If the timeline complexity described here feels familiar, you are not alone. Most tech startups and agencies hit these exact friction points the first time they scale offshore. Remotee was built to remove that friction.
With Remotee’s EOR service in India, onboarding moves in 5 to 10 business days with full compliance, payroll, and HR covered from day one. You skip the entity setup timeline entirely. Remotee’s pre-vetted talent pipeline means shortlists arrive fast, and the screening process is already structured to surface candidates who can hit their 30-day milestones. Clients consistently report up to 32% savings on hiring costs compared to domestic equivalents. Whether you are making your first offshore hire or scaling a team of twenty, Remotee’s offshore solutions are built to compress your time-to-first-billable hour, not just your time-to-hire.
FAQ
What is the average offshore hiring timeline for a senior tech role?
From posting to offer acceptance, senior software engineering roles average 95 days, with full productivity extending to 5 to 7 months when you include notice periods, onboarding, and ramp-up.
How fast is EOR onboarding compared to setting up an entity?

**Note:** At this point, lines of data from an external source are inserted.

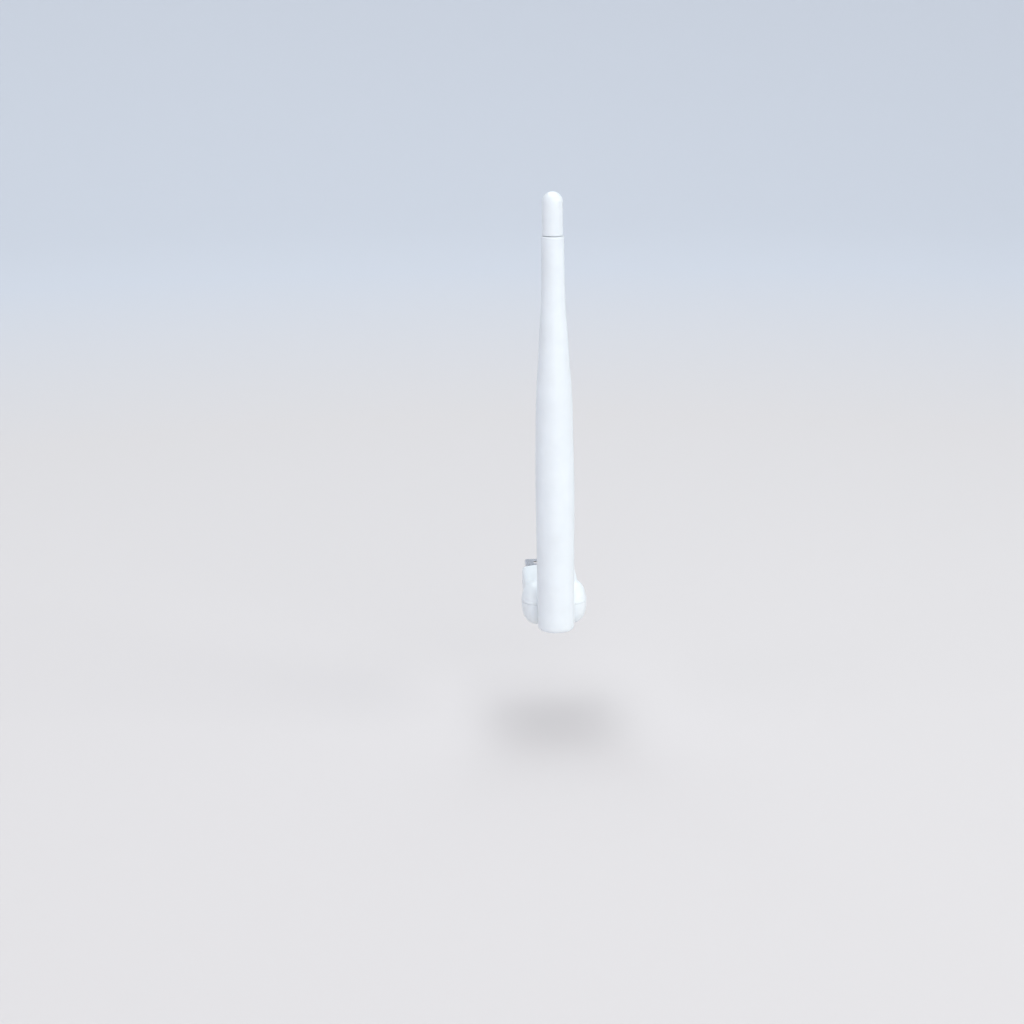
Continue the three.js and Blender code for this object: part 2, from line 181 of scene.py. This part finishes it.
def housing_hollows(x, y, z):
    """Everything inside the two shells: the board's room, the plug's gate and the cheeks' chambers."""
    room = np.maximum(stick(x, y, z, WALL), np.maximum(CAVITY_FRONT - y, y - CAVITY_BACK))
    gate = np.maximum(np.abs(x) - PLUG_HIGH[0] - PLUG_GAP, np.abs(z) - PLUG_HIGH[2] - PLUG_GAP)
    gate = np.maximum(gate, PLUG_LOW[1] - PLUG_GAP - y)
    pin_bore = turned(x, y, z) - PIN_RADIUS - PIN_BORE_GAP
    pin_bore = np.maximum(pin_bore, np.abs(x) - CHAMBER_INNER - PIN_BORE_PAST)
    chamber = np.maximum(barrel(x, y, z) + WALL, CHAMBER_INNER - np.abs(x))
    lead = np.maximum(np.abs(x - LEAD_X) - LEAD_HALF, np.abs(z) - LEAD_HEIGHT)
    lead = np.maximum(lead, np.abs(y - LEAD_Y) - LEAD_REACH)
    hollows = np.minimum(np.minimum(room, gate), np.minimum(pin_bore, chamber))
    return np.minimum(hollows, lead)


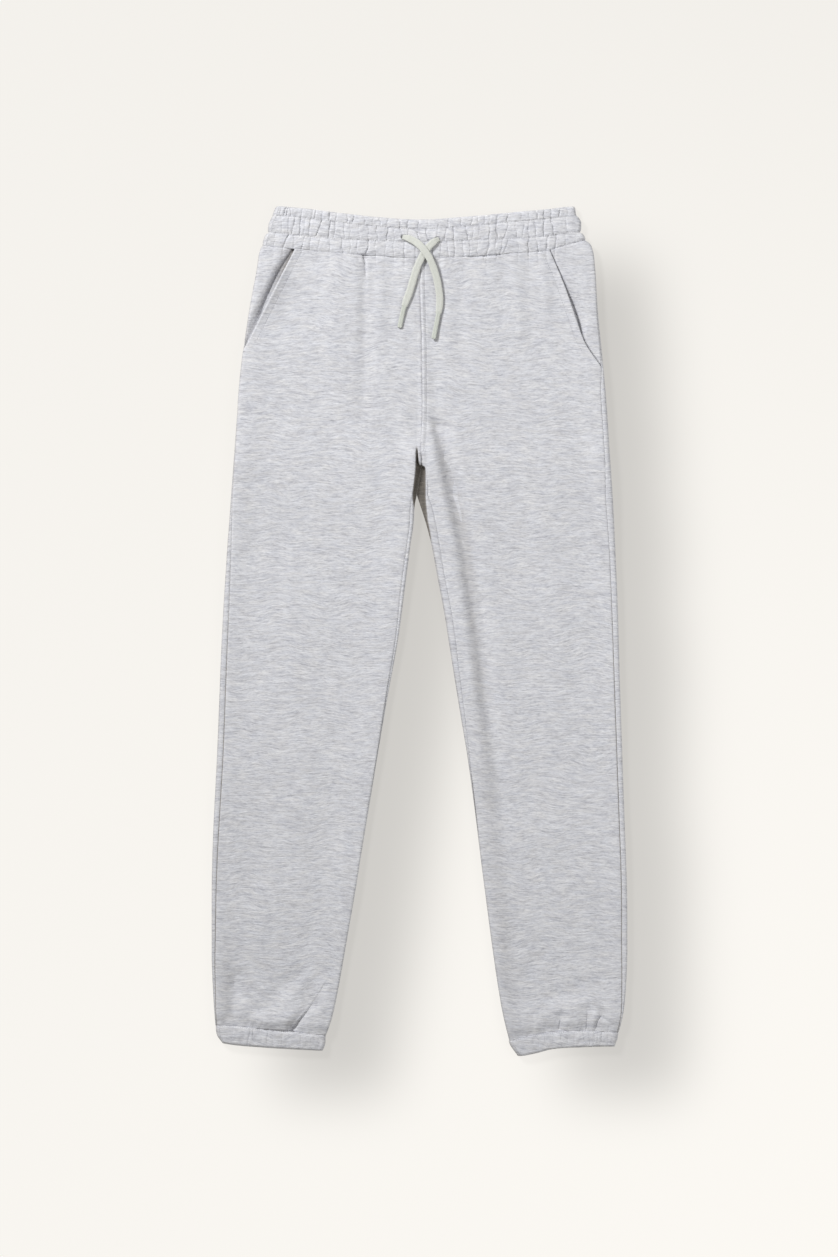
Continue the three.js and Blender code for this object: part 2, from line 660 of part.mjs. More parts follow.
for (const leg of [RIGHT, LEFT]) {
  const rows = rowsOf(leg);
  const mirrored = leg.toInner < 0;
  const front = panelGrid(leg, "front", rows, { close: 2, ends: 8, middle: 9 });
  add(`front_${leg.name}`, wall(front, mirrored), JERSEY);
  const back = panelGrid(leg, "back", rows, { close: 5, ends: 26, middle: 6 });
  add(`back_${leg.name}`, wall(back, !mirrored), JERSEY);

  const outerSeam = seamsOf(leg, 0);
  const lastRow = (leg.slantEnd + 3 - outerSeam.top) / (outerSeam.bottom - outerSeam.top);
  const hipRows = [...rows.filter((v) => v < lastRow - 0.008), lastRow];
  const hip = panelGrid(leg, "hip", hipRows, { close: 2, ends: 7, middle: 5 });
  add(`hip_${leg.name}`, wall(hip, mirrored), JERSEY);

  const { seamOuter, seamInner, hemOuter, hemInner } = leg.cuffSides;
  const cuffRows = CUFF_ROWS.map((row) => {
    const sides = [
      mix(seamOuter, hemOuter, row.part ** 2),
      mix(seamInner, hemInner, row.part ** 2),
    ].sort((a, b) => a - b);
    return { ...row, left: sides[0], right: sides[1], gap: row.part ? 0 : SEAM_GAP };
  });
  add(`cuff_${leg.name}`, band(leg.cuff, cuffRows, CUFF_GATHERS), JERSEY);

  const route = CORD_ROUTES[leg.name];
  const { width, thick, tipWidth, tipThick, tipStart } = CORD;
  const cord = cordGeometry(route, 0, tipStart - 0.002, width, thick, 16);
  add(`drawcord_${leg.name}`, cord, BRAID);
  const tip = cordGeometry(route, tipStart + 0.002, 1, tipWidth, tipThick, 6);
  add(`tip_${leg.name}`, tip, SEALED);
}
const waistRows = WAIST_ROWS.map((row) => ({
  ...row,
  gap: row.from === "second" && row.part === 1 ? -SEAM_GAP / 2 : 0,
}));
add("waistband", band(WAIST_LINES, waistRows, WAIST_GATHERS), JERSEY);

export default pants;
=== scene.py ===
"""Looks of the jogger sweatpants: dressed shells of each cloth piece, cord, stitches and light."""

import math

import bpy
import numpy as np
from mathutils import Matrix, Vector


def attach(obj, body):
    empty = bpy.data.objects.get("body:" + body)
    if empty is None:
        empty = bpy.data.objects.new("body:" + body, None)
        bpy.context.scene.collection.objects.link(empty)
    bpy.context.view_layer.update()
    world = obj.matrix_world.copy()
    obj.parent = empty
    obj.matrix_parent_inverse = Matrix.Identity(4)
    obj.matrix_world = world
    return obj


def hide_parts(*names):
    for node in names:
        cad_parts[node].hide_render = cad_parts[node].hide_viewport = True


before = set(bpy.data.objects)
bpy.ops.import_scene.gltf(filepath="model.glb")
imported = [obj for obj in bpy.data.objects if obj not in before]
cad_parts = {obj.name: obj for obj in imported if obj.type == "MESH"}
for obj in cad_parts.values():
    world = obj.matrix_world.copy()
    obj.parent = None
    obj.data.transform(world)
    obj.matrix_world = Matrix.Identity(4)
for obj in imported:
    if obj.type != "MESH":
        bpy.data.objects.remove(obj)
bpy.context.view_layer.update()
MM = 0.001


def table(columns, rows):
    """Rows of numbers, split by commas, under the named columns."""
    names = columns.split()
    return [dict(zip(names, map(float, row.split()))) for row in rows.split(",")]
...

EOR onboarding typically completes in 5 to 10 business days, while establishing a legal entity in a new country takes 3 to 6 months. EOR is the clear choice when speed is a priority.
What causes the most delays in offshore hiring timelines?
Internal documentation delays and approval bottlenecks inside your own company are the leading causes of extended timelines, often exceeding the processing times of the offshore provider itself.
Why does time-to-first-billable hour matter more than start date?
Start date only marks when a hire joins payroll. Time-to-first-billable hour captures when they begin generating actual output, which is the true indicator of when your hiring investment breaks even.
How do scheduling delays affect offshore candidate conversion?
Slow interview cycles and delayed offers contribute to 42% of candidate withdrawals in general recruitment. In offshore markets where top candidates hold multiple offers, timeline speed is directly tied to offer acceptance rates.